Вот и этот неожиданный для врага, со всеми вытекающими отсюда последствиями выход Ковпака под Киев. Еще не зная наверняка, как все получится на деле, Дед постарался предусмотреть и обезопасить себя от нежелательных случайностей, столь частых на войне, к тому же еще и партизанской. Правило это впиталось ему в кровь, и Дед просто повседневно жил им, даже не размышляя о нем.

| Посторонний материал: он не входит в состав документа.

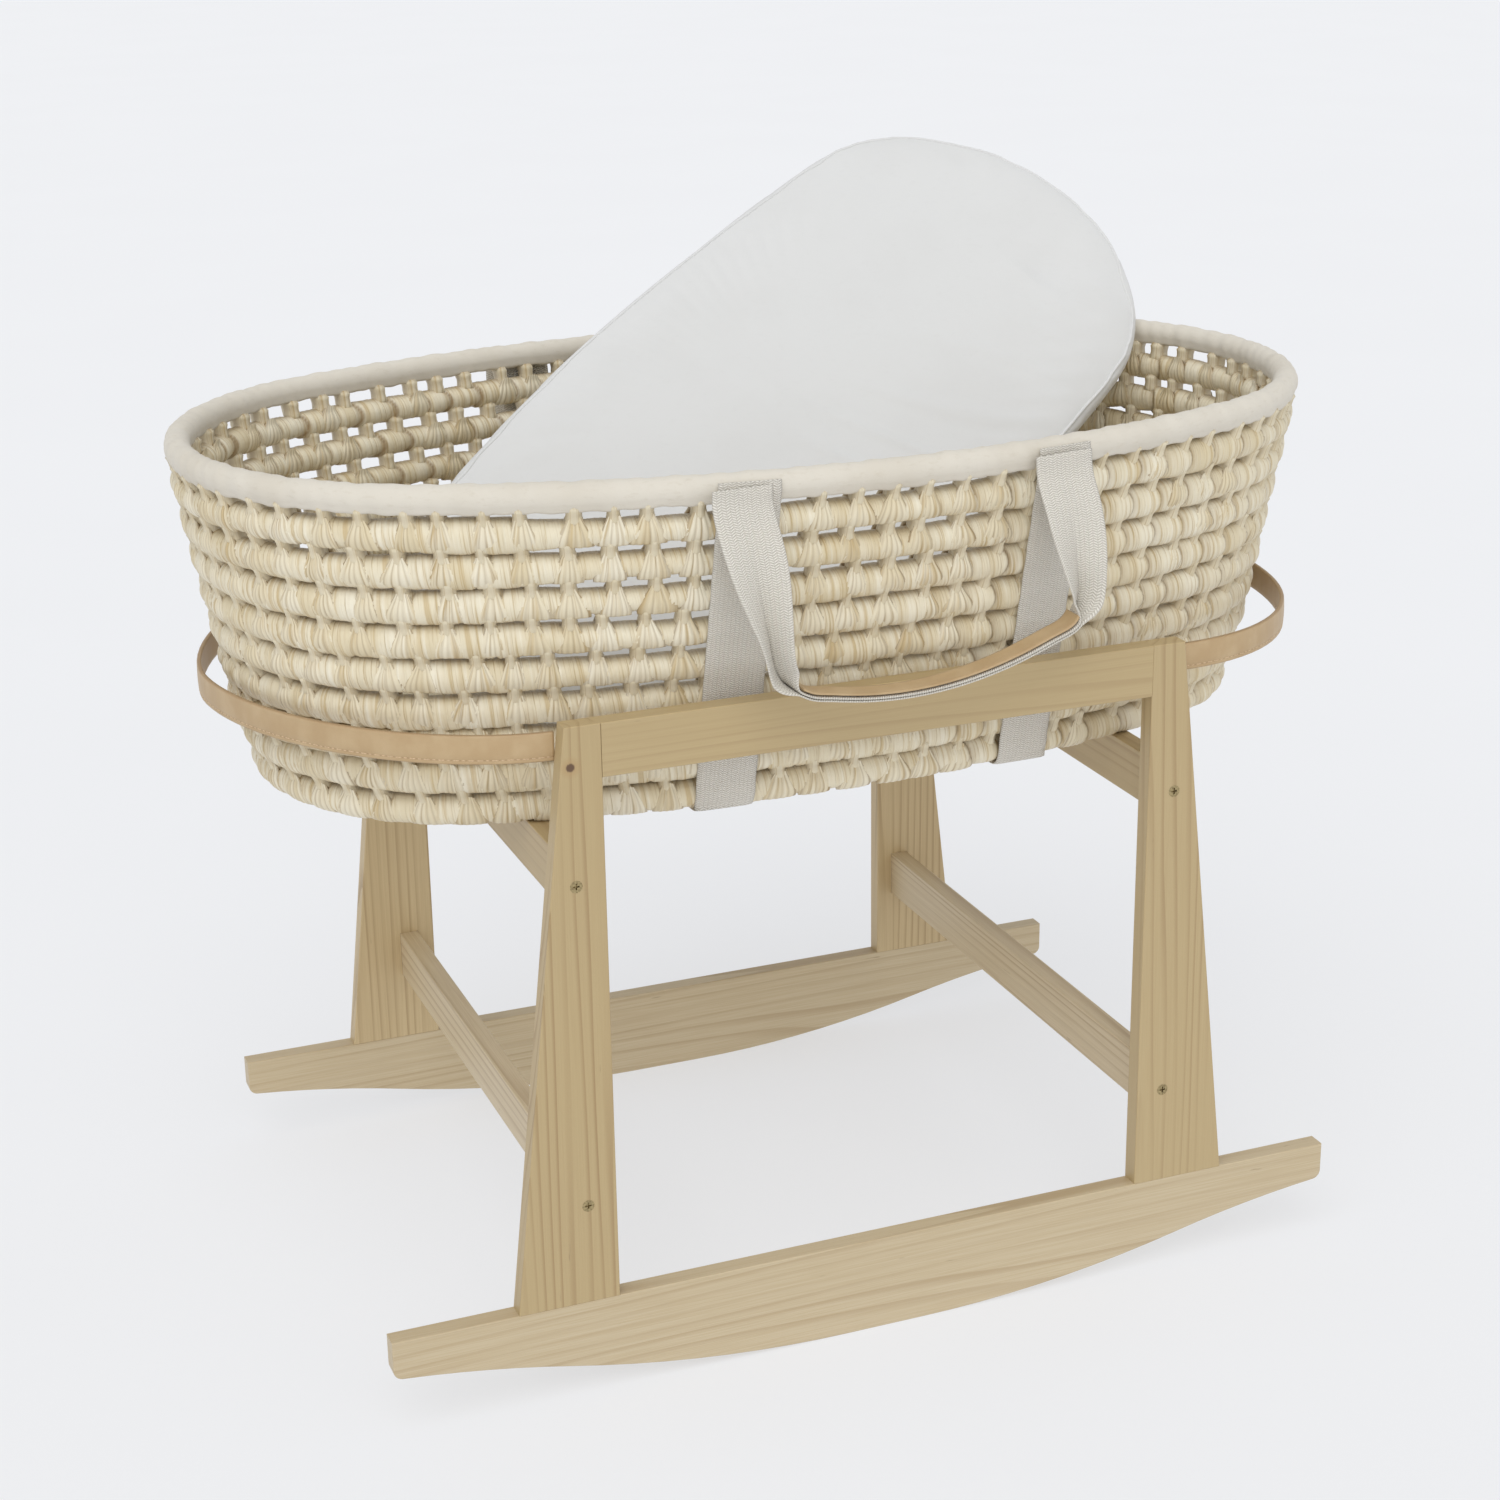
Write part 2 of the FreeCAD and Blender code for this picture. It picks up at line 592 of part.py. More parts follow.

Ковпак заявился в Блитчу на Киевщине, как всегда, точно снег упал на голову: не было — и вот я! Когда ему доложили, что Блитча на виду, он озабоченно кивнул, но по глазам его было видно, что хоть слушал он рапорт разведчика внимательно, все же мысли его где-то далеко. Таков уж был Ковпак, он рассуждал так: раз подходим к намеченному пункту, значит с этой минуты этот пункт перестает быть самым главным, к достижению которого без потерь сводились все усилия. Теперь главное становилось второстепенным, уступая место другому главному. А именно: подготовке к удару и самому удару. Отсюда и странное выражение ковпаковских глаз: вроде бы и слушает он тебя с полным вниманием, а в то же время сам находится где-то очень далеко, куда увела старика мысль о следующих неотложных заботах, прямо обусловленных именно тем, что кончилась эта забота — приход на место.